Film Review
Issue 581, May 1999
Wanted! Dead or Alive
Director Jake Scott describes his $15 million debut feature
Plunkett and Macleane as an 'anarchic buddy movie about two
highwaymen". He's assembled an enticing cast top-lined by Robert
Carlyle, Jonny Lee Miller and Liv Tyler and, despite the grimy
locations, the film has a succulent visual style that seems kind of
familiar.

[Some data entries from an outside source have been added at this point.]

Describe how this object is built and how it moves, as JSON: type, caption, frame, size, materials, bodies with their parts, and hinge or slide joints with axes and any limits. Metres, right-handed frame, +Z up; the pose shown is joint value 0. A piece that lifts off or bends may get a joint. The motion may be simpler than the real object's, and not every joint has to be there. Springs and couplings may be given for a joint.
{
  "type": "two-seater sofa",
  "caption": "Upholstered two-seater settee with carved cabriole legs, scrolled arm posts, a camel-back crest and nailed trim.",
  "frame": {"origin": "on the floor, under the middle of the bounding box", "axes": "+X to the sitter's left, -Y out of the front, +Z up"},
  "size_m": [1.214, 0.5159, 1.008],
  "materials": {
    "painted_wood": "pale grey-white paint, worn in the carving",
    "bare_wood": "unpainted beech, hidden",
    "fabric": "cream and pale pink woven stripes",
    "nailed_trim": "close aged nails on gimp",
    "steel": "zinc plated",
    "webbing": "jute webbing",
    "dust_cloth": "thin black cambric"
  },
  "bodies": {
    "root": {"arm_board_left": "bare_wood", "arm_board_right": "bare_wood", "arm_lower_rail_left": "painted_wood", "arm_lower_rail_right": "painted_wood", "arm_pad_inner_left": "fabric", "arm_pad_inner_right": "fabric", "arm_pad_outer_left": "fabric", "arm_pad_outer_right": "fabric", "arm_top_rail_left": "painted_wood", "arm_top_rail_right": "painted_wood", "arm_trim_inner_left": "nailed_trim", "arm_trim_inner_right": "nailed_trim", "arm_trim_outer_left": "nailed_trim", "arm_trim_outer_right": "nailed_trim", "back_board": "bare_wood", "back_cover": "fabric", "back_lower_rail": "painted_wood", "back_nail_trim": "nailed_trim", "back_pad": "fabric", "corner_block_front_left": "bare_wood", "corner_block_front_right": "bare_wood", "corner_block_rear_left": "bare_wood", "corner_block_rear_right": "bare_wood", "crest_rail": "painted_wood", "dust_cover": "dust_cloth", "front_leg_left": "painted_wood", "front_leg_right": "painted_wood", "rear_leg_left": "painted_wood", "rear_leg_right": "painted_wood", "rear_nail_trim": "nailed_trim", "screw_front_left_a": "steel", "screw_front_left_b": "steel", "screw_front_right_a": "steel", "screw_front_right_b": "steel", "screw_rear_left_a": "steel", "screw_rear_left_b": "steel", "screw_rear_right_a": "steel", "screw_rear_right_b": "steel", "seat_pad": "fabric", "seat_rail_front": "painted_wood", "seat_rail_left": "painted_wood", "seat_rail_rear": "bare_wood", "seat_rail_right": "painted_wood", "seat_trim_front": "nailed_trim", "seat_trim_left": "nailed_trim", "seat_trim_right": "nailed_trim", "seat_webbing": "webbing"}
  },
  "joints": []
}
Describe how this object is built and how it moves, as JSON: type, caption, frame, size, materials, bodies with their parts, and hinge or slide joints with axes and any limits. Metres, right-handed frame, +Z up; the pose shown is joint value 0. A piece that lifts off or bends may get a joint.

Maybe it's in the blood, since Jake is the son of gloss-
meister Ridley Scott and nephew of the equally eye-pleasing Tony.
"Because nepotism is so rife in the film industry I lived in
terror that my father or uncle would stride on set and there'd be
reports that they secretly 'made' my film," laughs the 33-year-old
man, a man who isn't one to play his cards close to his chest.
"The one time my father did come on set everybody was terrified
because he is a real hard-work ethic Northerner and we didn't want
to be caught napping by him!"
Scott Jr's first contribution to the film industry came 23 years
ago, wearing a badly designed helmet in his father's sci-fi classic
Alien. After art school he plied his way through the
industry as a general dogsbody, his first proper directorial job
being a commercial for Blaupunkt. He later made a name for himself
directing music videos, picking up a pair of MTV awards for his work
on REM's traffic-themed Everybody Hurts. So how did he
choose the all-important first feature?
"I became involved in Plunkett and Macleane when the first
version of the script was circulating," he says. " I was looking
specifically for a highway project and was developing one that
probably would have ended up as a $1m film shot on Wimbledon Common.
When I read the original screenplay by Selwyn Roberts it was a
'zounds!' and could have been a feature-length Blackadder.
But it was a damned good story and I thought 'yes!'"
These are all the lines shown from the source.